1. Start Simple
The biggest obstacle to home automation isn't the technology or the installation, it's the overwhelming amount of information to digest when getting started. To avoid "analysis paralysis" and get a feel for how the technology works, begin with a starter kit. Contained within is everything you need to form the basis for your later goals, and will give you the experience to move forward.
2. Make a Plan
The next biggest issue that people run into is being scattered in their approach to home automation. While some people enjoy this approach of randomly adding things, for the majority of home automators a specific vision of how you want your house to feel and act can guide you as you expand the system. Tools like Microsoft Visio (Windows) or OmniGraffle (Mac) can aid in your design, or a good old fashioned pen and paper can work too. Begin by writing your goals (ie. "Temperature control from anywhere in the house" or "Flash all the lights when the doorbell rings") and then decompose the goals into lists of items needed. A list of items and categories is available halfway down the home automation review article.
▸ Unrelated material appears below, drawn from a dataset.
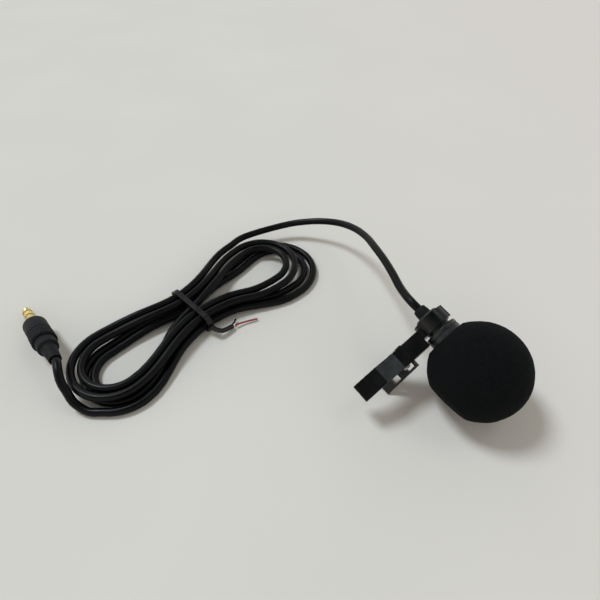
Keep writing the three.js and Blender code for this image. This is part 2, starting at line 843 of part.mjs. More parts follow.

If you need help with the breakdown of ideas into components, discuss your goals in the comments below and other Live Automatic readers will help out.
3. Break it Down
Once you have a plan or at least an idea of what you'd like to accomplish, start with items that seem the least intimidating. Begin by ordering a starter kit - they're available for Insteon, Z-Wave and UPB and usually save you some money over buying the parts individually. If you aren't sure which technology to choose, the home automation question & answers page may help. Once you've tackled basic control of lights and fireplaces from a remote, introduce a hardware control device like a NetLinc or an ISY-99i to expand your options. If you're looking for iPhone home automation or control from a web browser, this is what you need.
4. Grow the System
At this point, you'll be familiar (and dare I say comfortable) with your home automation, and begin to have new ideas and demand more from your system. A computer is now the next step to trigger complex events and take your integration to the next level. Introducing media control, internet data streams and potentially whole-home speech recognition are all possibilities for your system. The limits are really your imagination and budget at this point, and to a lesser extent the availability of technologies, which brings us to the last point.
5. Stay in the Loop
Home automation is a rapidly evolving field and staying on top of current trends can make all the difference when dealing with specific problems and goals. As demand increases and automation technologies become more readily available, new offerings are produced by the vendors allowing us to do things previously too conditionally dependent (ie. If these 6 things all trigger in exactly the correct order the system should work...in theory) or too cost prohibitive (I want an Insteon-controlled shower, but I'm not willing to pay the $3,000 to Kohler for the electronic controls and then fiddle with the EZIO and computer to make it work). The point is, staying aware of what is out there and coming out can help you accomplish home automation goals and give new ideas for integration points.